- **Short problem**: Identify the lines that contain the string "code", then copy each of them.

- **Data segment**:
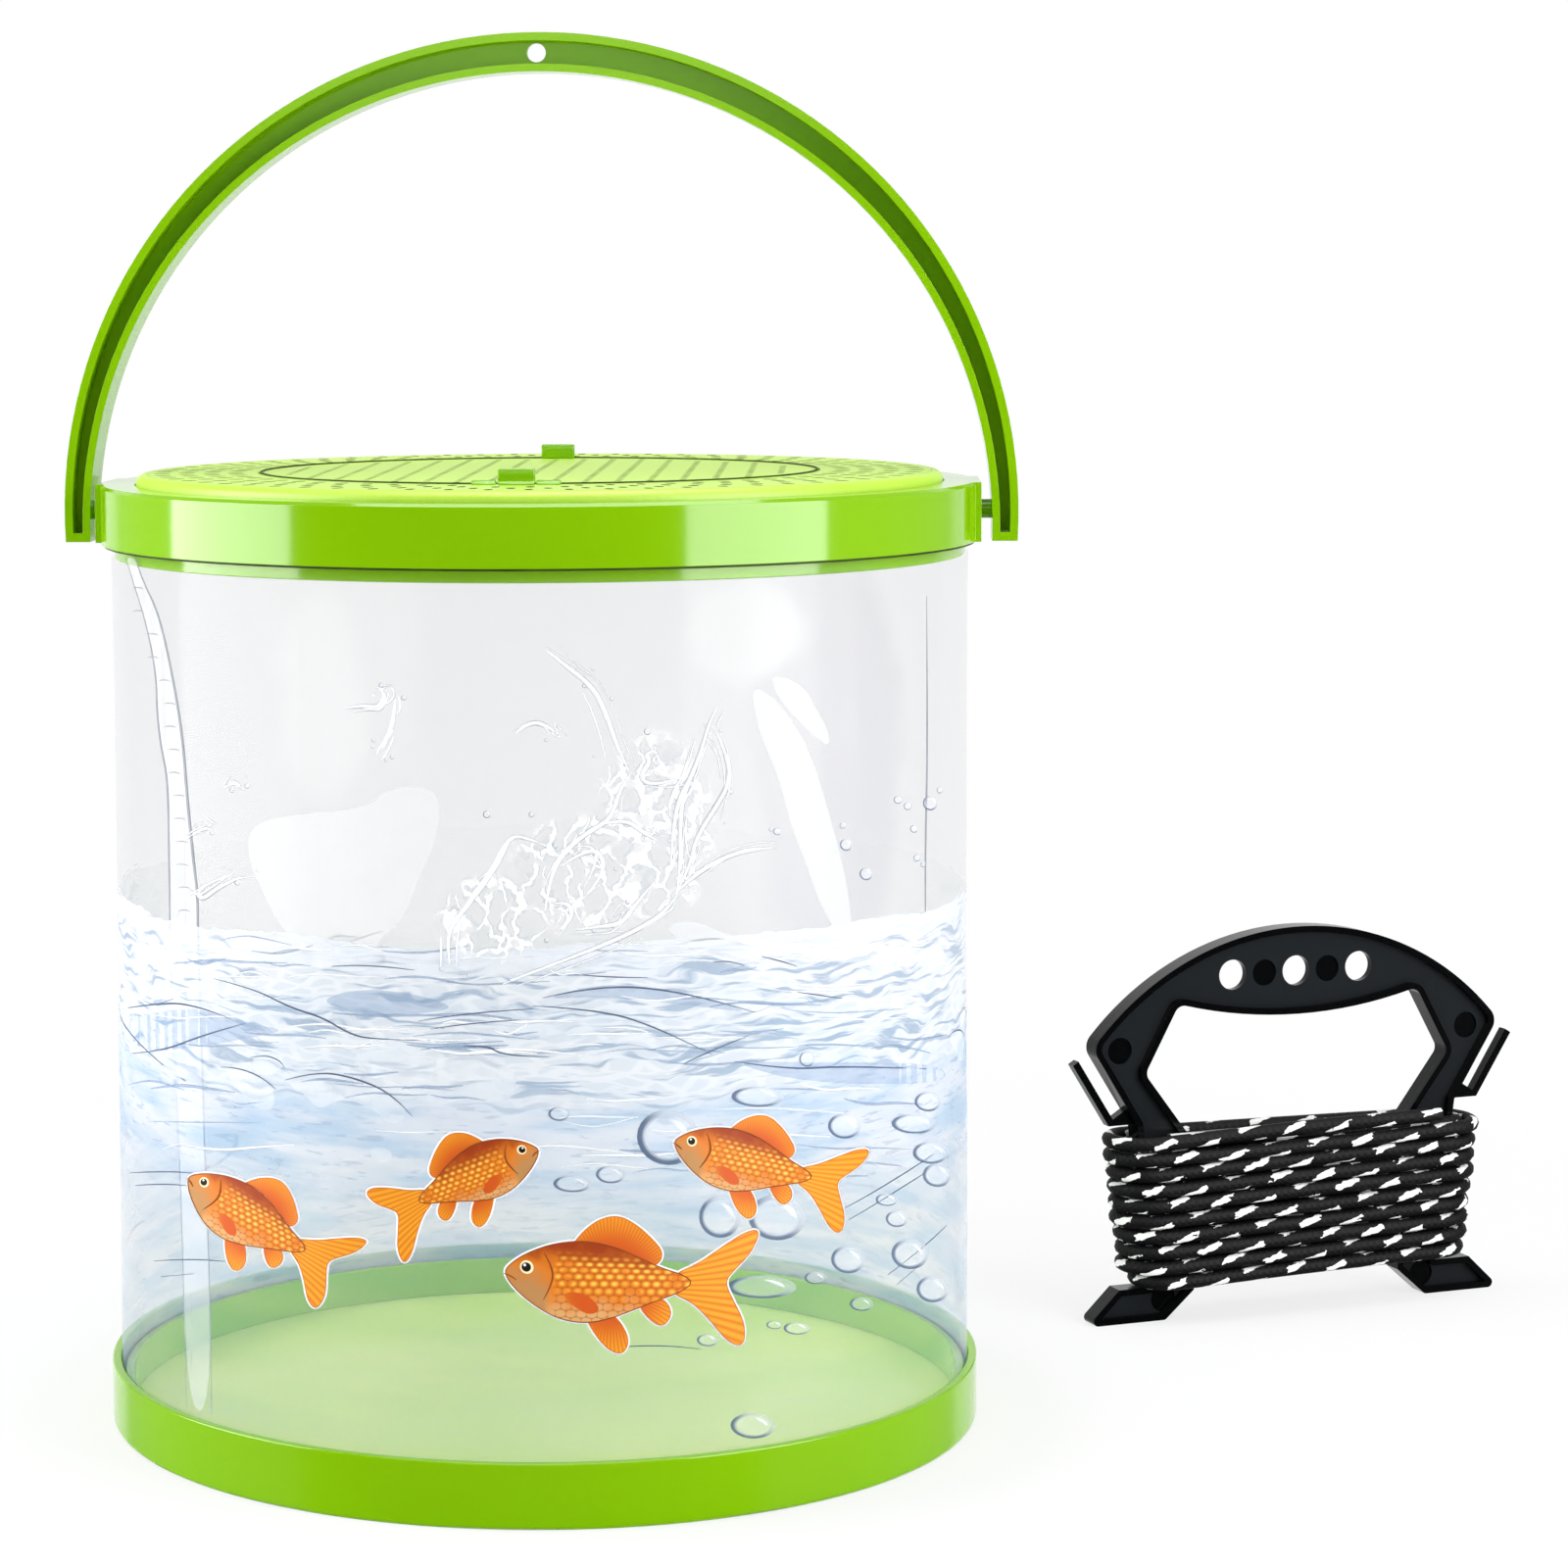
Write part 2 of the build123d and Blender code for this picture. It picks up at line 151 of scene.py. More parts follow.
route_points = [from_winder(p) for p in turn_points]
rope_route = bpy.data.curves.new("rope_route", "CURVE")
rope_route.dimensions = "3D"
rope_route.resolution_u = 3
rope_line = rope_route.splines.new("NURBS")
rope_line.points.add(len(route_points) - 1)
for place, point in zip(route_points, rope_line.points):
    point.co = (*place, 1)
rope_line.order_u = 3
rope_line.use_endpoint_u = True
route_object = bpy.data.objects.new("rope_route", rope_route)
rope_path = [v.co.copy() for v in bpy.data.meshes.new_from_object(route_object).vertices]
rope_length = sum((b - a).length for a, b in zip(rope_path, rope_path[1:]))
rope_route.bevel_depth = rope_diameter / 2
rope_route.bevel_resolution = 3
rope_route.use_fill_caps = True
rope = bpy.data.objects.new("rope", bpy.data.meshes.new_from_object(route_object))
bpy.context.scene.collection.objects.link(rope)
bpy.data.objects.remove(route_object)
rope.data.shade_smooth()


def linear(code):
    """An sRGB hex colour as linear RGBA."""
    parts = [int(code[i:i + 2], 16) / 255 for i in (0, 2, 4)]
    curve = [c / 12.92 if c <= 0.04045 else ((c + 0.055) / 1.055) ** 2.4 for c in parts]
    return (*curve, 1)


def new_material(name, sockets):
    """A material with its shader's own sockets set, and its node tree and shader."""
    material = bpy.data.materials.new(name)
    material.use_nodes = True
    shader = material.node_tree.nodes["Principled BSDF"]
    for socket, value in sockets.items():
        shader.inputs[socket].default_value = value
    return material, material.node_tree, shader


def add_node(tree, kind, sockets=(), out=0, **settings):
    """Adds a node, fills or links its sockets, and gives one of its outputs, or all for None."""
    node = tree.nodes.new("ShaderNode" + kind)
    for setting, value in settings.items():
        setattr(node, setting, value)
    for socket, value in sockets.items() if isinstance(sockets, dict) else enumerate(sockets):
        if isinstance(value, bpy.types.NodeSocket):
            tree.links.new(value, node.inputs[socket])
        else:
            node.inputs[socket].default_value = value
    return node.outputs if out is None else node.outputs[out]


# braided nylon: black strands, with two white tracers that climb round the rope and come up for
# a few millimetres at a time, as slanted flecks with frayed edges
tracer_lead = 43.0          # mm along the rope for one turn of a tracer
fleck_pitch = 15.6          # mm along the rope from one fleck to the next
fleck_half = 0.15           # half a fleck's width, as a share of half a turn
strand_length = 2.6         # mm along the rope that a strand of the braid shows
strands_round = 8.0
tracer_drift = 0.14         # of a turn, by which the fray shifts a tracer's edges
fleck_drift = 0.5           # of a fleck's pitch, by which it shifts their ends
braid, tree, shader = new_material(
    "braided nylon", {"Roughness": 0.6, "Specular IOR Level": 0.12}
)
rope_uv = add_node(tree, "UVMap")
rope_xy = add_node(tree, "SeparateXYZ", (rope_uv,), out=None)
rope_mm = add_node(tree, "Math", (rope_xy["X"], rope_length / MM), operation="MULTIPLY")
strand_way = add_node(tree, "Math", (rope_mm, strand_length), operation="DIVIDE")
strand_round = add_node(tree, "Math", (rope_xy["Y"], strands_round), operation="MULTIPLY")
strand_a = add_node(tree, "Math", (strand_way, strand_round), operation="ADD")
strand_b = add_node(tree, "Math", (strand_way, strand_round), operation="SUBTRACT")
fibres = add_node(tree, "CombineXYZ", {"X": strand_way, "Y": strand_round})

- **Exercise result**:
Write part 2 of the build123d and Blender code for this picture. It picks up at line 151 of scene.py. More parts follow.
def linear(code):
    parts = [int(code[i:i + 2], 16) / 255 for i in (0, 2, 4)]